En effet, une première hausse des taux d'intérêt devrait avoir lieu au plus tôt après la fin des achats de titres, comme l'a indiqué la BCE. Il est toutefois difficile d'évaluer aujourd'hui quand une première hausse des taux aura effectivement lieu. « Un maximum d'options face à un maximum d'incertitudes », telle est la feuille de route provisoire que Lagarde a laissé entendre lors de sa récente conférence de presse. La BCE se laisse ainsi la plus grande marge de manœuvre possible, pour les raisons suivantes :

  • D'une part, la pression pour contenir les taux d'inflation exceptionnellement élevés est énorme. En effet, les attentes inflationnistes de la population (et des syndicats), qui sont actuellement à la hausse, pourraient être réduites efficacement, surtout par le biais d'une hausse des taux directeurs. Les attentes concernant les futures négociations salariales seraient réduites et le risque d'une spirale prix-salaires serait diminué.
  • D'autre part, la politique monétaire n'a pas d'influence directe sur les chocs des prix de l'énergie et les pénuries d'approvisionnement, qui sont jusqu'à présent les principaux moteurs de la hausse de l'inflation. De plus, la persistance de taux d'inflation élevés entraîne une baisse du pouvoir d'achat des consommateurs. Le processus de reprise économique après la pandémie s'en trouve perturbé, de sorte que les banquiers centraux ne peuvent guère avoir intérêt à freiner davantage l'économie. A moyen terme, un éventuel affaiblissement de la demande pourrait en outre avoir un effet désinflationniste et, d'une certaine manière, faire le travail des banquiers centraux.

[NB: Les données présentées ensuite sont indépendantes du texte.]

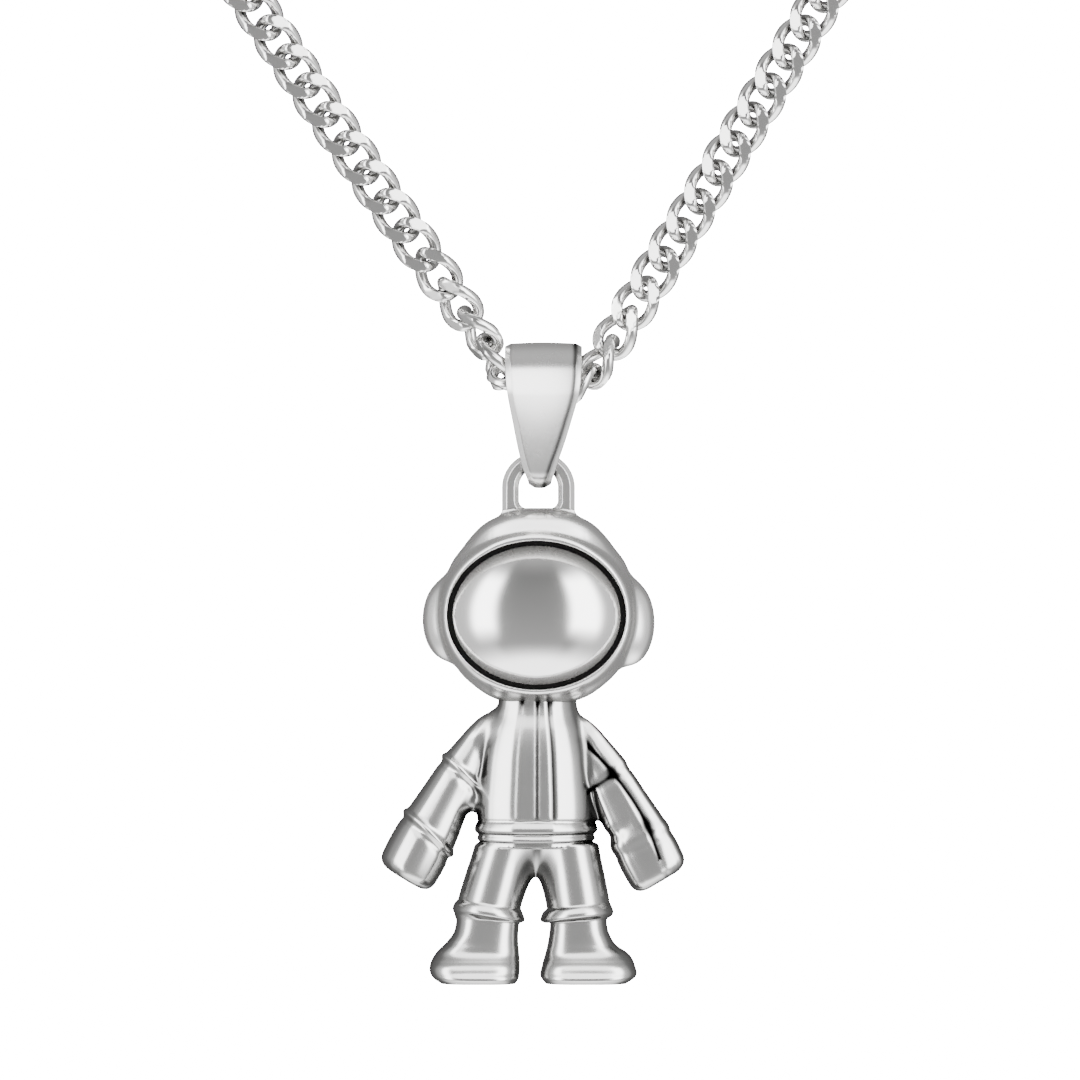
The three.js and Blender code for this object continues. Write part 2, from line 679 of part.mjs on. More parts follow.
function add(name, geometry, material, placement = new THREE.Matrix4()) {
  const mesh = new THREE.Mesh(geometry, material);
  mesh.name = name;
  mesh.applyMatrix4(placement);
  pendant.add(mesh);
}

add('bail', bail(), finishes.chain());
add('suspension_loop', loopGeometry(), finishes.casting());
add('helmet_casting', helmet(), finishes.casting());
add('visor_seat_ring', visorSeatRing(), finishes.enamel());
add('visor_dome', visorDome(), finishes.dome());
add('suit_casting', suit(), finishes.casting());
pendant.add(...chainLinks(interlocks));
add('left_jump_ring', ringGeometry(JUMP_RING), finishes.chain(), leftRing);
add('right_end_ring', ringGeometry(END_RING), finishes.chain(), rightRing);
add('clasp_body', claspBody(), finishes.chain(), clasp);
add('clasp_lever', claspLever(), finishes.chain(), clasp);
add('clasp_lever_pin', pivotPin(CLASP.pinRadius, CLASP.thickness), finishes.chain(), clasp);
add('clasp_spring', claspSpring(), finishes.chain(), clasp);

const group = new THREE.Group();
group.add(pendant);

export default group;
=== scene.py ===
"""Looks of the astronaut pendant: polished steel castings, a diamond-cut curb chain and a light studio.

Shapes are worked out in millimetres, with heights measured up from the soles of the boots, as in the CAD.
The row frame's origin is HELD_HEIGHT above the soles, and the figure faces -Y.
"""
import json
import math
from itertools import product

import bpy
import numpy as np
from mathutils import Matrix, Vector

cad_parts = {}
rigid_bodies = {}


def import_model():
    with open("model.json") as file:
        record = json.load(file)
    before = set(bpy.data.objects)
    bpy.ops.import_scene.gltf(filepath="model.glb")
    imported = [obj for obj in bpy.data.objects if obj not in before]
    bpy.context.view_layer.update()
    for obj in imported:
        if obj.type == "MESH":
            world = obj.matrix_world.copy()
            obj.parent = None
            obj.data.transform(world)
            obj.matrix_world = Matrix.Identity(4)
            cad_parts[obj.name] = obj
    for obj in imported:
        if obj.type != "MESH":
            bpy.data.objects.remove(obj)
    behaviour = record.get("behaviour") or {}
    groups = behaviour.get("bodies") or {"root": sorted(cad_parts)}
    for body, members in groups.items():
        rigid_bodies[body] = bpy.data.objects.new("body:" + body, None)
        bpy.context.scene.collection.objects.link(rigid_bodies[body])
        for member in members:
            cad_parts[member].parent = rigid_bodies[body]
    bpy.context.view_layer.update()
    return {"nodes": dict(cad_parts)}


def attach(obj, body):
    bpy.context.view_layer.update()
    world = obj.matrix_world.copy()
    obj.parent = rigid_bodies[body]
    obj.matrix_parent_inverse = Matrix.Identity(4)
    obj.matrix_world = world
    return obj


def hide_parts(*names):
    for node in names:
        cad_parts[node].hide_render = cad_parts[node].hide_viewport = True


MM = 0.001
HELD_HEIGHT = 64.62

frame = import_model()


# ---------------------------------------------------------------- materials

UNEVEN_POLISH = 0.02
POLISH_GRAIN = 900.0


def metal(name, roughness, brightness=0.9, crevice_shade=0.0, crevice_shade_reach=0.6, edge_shade=0.0, edge=(0.12, 0.62)):
    """Polished steel with a faintly uneven polish, and painted shade in its colour where it is hemmed in,
    where it turns away and where a painted shade attribute says.
    """
    material = bpy.data.materials.new(name)
    material.use_nodes = True
    nodes, links = material.node_tree.nodes, material.node_tree.links
    shader = nodes["Principled BSDF"]
    shader.inputs["Metallic"].default_value = 1.0

    place = nodes.new("ShaderNodeTexCoord")
    noise = nodes.new("ShaderNodeTexNoise")
    noise.inputs["Scale"].default_value = POLISH_GRAIN
    noise.inputs["Detail"].default_value = 3.0
    spread = nodes.new("ShaderNodeMapRange")
    spread.inputs["To Min"].default_value = roughness - UNEVEN_POLISH
    spread.inputs["To Max"].default_value = roughness + UNEVEN_POLISH
    links.new(place.outputs["Object"], noise.inputs["Vector"])
    links.new(noise.outputs["Fac"], spread.inputs["Value"])
    links.new(spread.outputs["Result"], shader.inputs["Roughness"])

    def mapped(value, start, end, low, high):
        node = nodes.new("ShaderNodeMapRange")
        node.interpolation_type = "SMOOTHSTEP"
        links.new(value, node.inputs["Value"])
        for socket, number in zip(("From Min", "From Max", "To Min", "To Max"), (start, end, low, high)):
            node.inputs[socket].default_value = number
        return node.outputs["Result"]

    def product_of(a, b):
        node = nodes.new("ShaderNodeMath")
        node.operation = "MULTIPLY"
        links.new(a, node.inputs[0])
        links.new(b, node.inputs[1])
        return node.outputs[0]

    hemmed = nodes.new("ShaderNodeAmbientOcclusion")
    hemmed.samples = 8
    hemmed.inputs["Distance"].default_value = crevice_shade_reach * MM
    turned = nodes.new("ShaderNodeLayerWeight")
    turned.inputs["Blend"].default_value = 0.5
    painted_shade = nodes.new("ShaderNodeAttribute")
    painted_shade.attribute_name = "painted_shade"
    # Painted shade: the colour darkens with ambient occlusion in crevices, on faces turned away from the
    # view, and by the painted shade attribute.
    shade = product_of(mapped(hemmed.outputs["AO"], 0.25, 0.85, 1 - crevice_shade, 1.0),
                       mapped(turned.outputs["Facing"], *edge, 1.0, 1 - edge_shade))
    shade = product_of(shade, mapped(painted_shade.outputs["Fac"], 0.0, 1.0, 1.0, 0.0))
    colour = nodes.new("ShaderNodeVectorMath")
    colour.operation = "SCALE"
    colour.inputs[0].default_value = (brightness, brightness * 0.995, brightness * 0.985)
    links.new(shade, colour.inputs["Scale"])
    links.new(colour.outputs["Vector"], shader.inputs["Base Color"])
    links.new(colour.outputs["Vector"], shader.inputs["Specular Tint"])
    return material


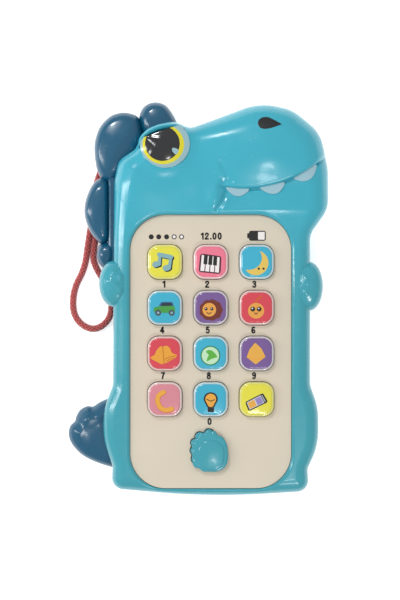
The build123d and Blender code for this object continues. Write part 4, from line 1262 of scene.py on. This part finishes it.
def build_strap(relief, radius=1.4, round_count=20, pitch=2.3):
    """The strap: a tube round the points of its NURBS route. Its radius is lowered between
    threads, by relief times 1 minus the larger of two sine waves that wind opposite ways."""
    curve = bpy.data.curves.new("strap_route", "CURVE")
    curve.dimensions = "3D"
    curve.resolution_u = 24
    spline = curve.splines.new("NURBS")
    spline.points.add(len(STRAP_ROUTE) - 1)
    for point, spot in zip(spline.points, STRAP_ROUTE):
        point.co = (*(Vector(spot) * MM), 1.0)
    spline.order_u = 3
    spline.use_endpoint_u = True
    route = bpy.data.objects.new("strap_route", curve)
    bpy.context.collection.objects.link(route)
    line = bpy.data.meshes.new_from_object(route)
    path = np.empty(len(line.vertices) * 3)
    line.vertices.foreach_get("co", path)
    path = even_steps(path.reshape(-1, 3) / MM, 420, closed=False)
    bpy.data.objects.remove(route)
    bpy.data.curves.remove(curve)
    bpy.data.meshes.remove(line)

    along = unit(np.gradient(path, axis=0))
    side = unit(np.cross(along, np.array([0.0, 0.0, 1.0])))
    above = np.cross(side, along)
    length = np.linalg.norm(np.diff(path, axis=0), axis=1).sum()
    run = np.linspace(0.0, length, len(path))[:, None]
    turn = np.linspace(0, 2 * math.pi, round_count, endpoint=False)[None, :]
    wave = 2 * math.pi * run / pitch
    thread = np.maximum(np.sin(3 * turn + wave), np.sin(3 * turn - wave))
    reach = radius - relief * (1 - thread)
    points = (path[:, None, :] + side[:, None, :] * (reach * np.cos(turn))[..., None]
              + above[:, None, :] * (reach * np.sin(turn))[..., None]).reshape(-1, 3)
    faces = [face[::-1] for face in capped_faces(len(path), round_count)]
    strap = mesh_piece("wrist_strap", [(points, faces, 0)], [FINISHES["strap"]],
                       replaces=["strap"], smooth=180.0)
    uv = strap.data.uv_layers.new(name="UVMap")
    corners = np.empty(len(strap.data.loops), np.int32)
    strap.data.loops.foreach_get("vertex_index", corners)
    spots = np.column_stack([(corners % round_count) / round_count * 2 * math.pi * radius,
                             run[corners // round_count, 0]])
    uv.data.foreach_set("uv", spots.astype(np.float32).ravel())


FLOOR_HALF = 1500.0
FLOOR_DROP = 0.05               # so that no face of the toy lies in the floor's own plane
VIEW_MIDDLE = (-4.24, 20.5, 18.0)                # what the camera and the lamps face
VIEW_WIDTH = 240.0              # how much of the floor the picture takes in
SENSOR_WIDTH = 36.0
SKY_STRENGTH = 0.585
SOFTBOXES = {                   # place, width and height in millimetres, and power in watts
    "left_softbox": ((-420, 60, 300), 50, 420, 0.75),
    "low_softbox": ((130, -330, 420), 110, 70, 0.55),
    "top_softbox": ((-160, 330, 420), 70, 70, 0.70),
    "muzzle_softbox": ((40, -150, 640), 60, 40, 0.14),
}


def build_stage(context, distance):
    """The floor just under the toy, white soft light from all round, and a long lens that
    looks straight down on the face."""
    grid = bpy.data.meshes.new("floor")
    corners = [(x * FLOOR_HALF, y * FLOOR_HALF, -FLOOR_DROP) for x, y in
               ((-1, -1), (1, -1), (1, 1), (-1, 1))]
    grid.from_pydata([Vector(corner) * MM for corner in corners], [], [(0, 1, 2, 3)])
    floor = bpy.data.objects.new("floor", grid)
    context.collection.objects.link(floor)
    material, *_ = new_material(
        "white_card", {"Base Color": linear("#F7F7F7"), "Roughness": 0.9,
                       "Specular IOR Level": 0.1, "Emission Color": (1.0, 1.0, 1.0, 1.0),
                       "Emission Strength": 0.55})
    grid.materials.append(material)

    world = bpy.data.worlds.new("studio")
    world.use_nodes = True
    background = world.node_tree.nodes["Background"].inputs
    background["Color"].default_value = (1.0, 1.0, 1.0, 1.0)
    background["Strength"].default_value = SKY_STRENGTH
    context.scene.world = world
    middle = Vector(VIEW_MIDDLE) * MM
    for name, (place, size_x, size_y, power) in SOFTBOXES.items():
        lamp = bpy.data.lights.new(name, "AREA")
        lamp.shape = "RECTANGLE"
        lamp.size, lamp.size_y, lamp.energy = size_x * MM, size_y * MM, power
        light = bpy.data.objects.new(name, lamp)
        light.location = Vector(place) * MM
        light.rotation_euler = (middle - light.location).to_track_quat("-Z", "Y").to_euler()
        context.collection.objects.link(light)

    lens = bpy.data.cameras.new("camera")
    lens.sensor_width = SENSOR_WIDTH
    lens.lens = SENSOR_WIDTH * distance / (VIEW_WIDTH * MM)
    camera = bpy.data.objects.new("camera", lens)
    camera.location = middle + Vector((0.0, 0.0, distance))
    context.collection.objects.link(camera)
    context.scene.camera = camera
    context.scene.view_settings.view_transform = "Standard"


class TOY_PT_panel(bpy.types.Panel):
    """The operators and settings in the sidebar"""
    bl_idname = "TOY_PT_panel"
    bl_label = "Dinosaur Toy Telephone"
    bl_space_type = "VIEW_3D"
    bl_region_type = "UI"
    bl_category = "Toy Telephone"

    def draw(self, context):
        for operator in OPERATORS:
            self.layout.operator(operator.bl_idname)
        for group in ("sizes", "colours"):
            settings = getattr(context.scene.toy_settings, group)
            for name in settings.bl_rna.properties.keys():
                if name not in ("rna_type", "name"):
                    self.layout.prop(settings, name)


OPERATORS = (TOY_OT_stage, TOY_OT_finishes, TOY_OT_strap, TOY_OT_front_shell, TOY_OT_spines,
             TOY_OT_face, TOY_OT_paw_key, TOY_OT_panel_print, TOY_OT_key_pictures)
CLASSES = (ToySizes, ToyColours, ToySettings, *OPERATORS, TOY_PT_panel)


def register():
    for each in CLASSES:
        bpy.utils.register_class(each)
    bpy.types.Scene.toy_settings = PointerProperty(type=ToySettings)


def unregister():
    del bpy.types.Scene.toy_settings
    for each in reversed(CLASSES):
        bpy.utils.unregister_class(each)


def main():
    register()
    for operator in OPERATORS:
        group, name = operator.bl_idname.split(".")
        getattr(getattr(bpy.ops, group), name)()
    bpy.context.view_layer.update()


if __name__ == "__main__":
    main()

Dans la situation actuelle, plusieurs scénarios sont donc envisageables. L'incertitude des prévisions, et donc l'éventail des évolutions possibles, est plus large que rarement. Pour les banquiers centraux de la zone euro, la situation reste donc fâcheuse : s'ils veulent faire face à l'inflation de manière crédible, ils devraient accepter les éventuels dommages collatéraux dans l'économie.

Mais laisser filer l'inflation n'est pas non plus une option convaincante. Après tout, ne rien faire augmente la probabilité de taux d'inflation durablement plus élevés. Un dilemme dont il n'est pas facile de sortir.